Lines 1139-1145: The authors are overstating the usefulness of the study given the issues needing to be addressed in my view.

 

There are a number of editorial issues:

Table 2 notes: Tables 16-19 should be 17-20. Also, I don’t think its clear what information in the note applies to subsequent tables (many direct the reader back to the note in this table).

 

Line 642: The error “seven” should be “five” was not corrected.

Table 7, item Cm3: Is the item “content” correct? Should it be “contented” and, if not, might that have been mis-interpreted by some respondents?

Table 14 note: Contains duplicate text as lines 720-723.

Line 772: The revision suggests individual items are being used in the regressions rather than the composite measures. The original version was clearer.

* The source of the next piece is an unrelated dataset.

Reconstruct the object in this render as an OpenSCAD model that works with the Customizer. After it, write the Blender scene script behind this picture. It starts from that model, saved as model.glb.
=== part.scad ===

Line 979: “inside” should be “insight” and was not corrected.

Author Response

Please see attachment.

Author Response File: Author Response.pdf

Round 3

Reviewer 1 Report

Comments and Suggestions for Authors

In reviewing the authors’ responses to my comments on the revision and the revised manuscript, I find few changes have been made and all of these are minor. The authors’ central argument is that the other three reviewers didn’t raise the same issues that I did, so it is more a matter of judgement (or editorial style), and they chose not to make more substantive changes that I recommended. I cannot know if the other reviewers considered the issues that I raised, or if they agreed/disagreed with them, or if they simply acquiesced to the authors’ assertions. At the end of the day, I do not support publication of the manuscript in its present form.

Author Response

We acknowledge the reviewer's judgment. From our perspective, there are no further revisions to make to the manuscript in light of the reviewer's comments.

We refer the editors of Sustainability to our response to the reviewer's second round of comments for our most recent substantive response to the comments of this reviewer.

We thank the reviewer for the time they invested in reviewing the manuscript.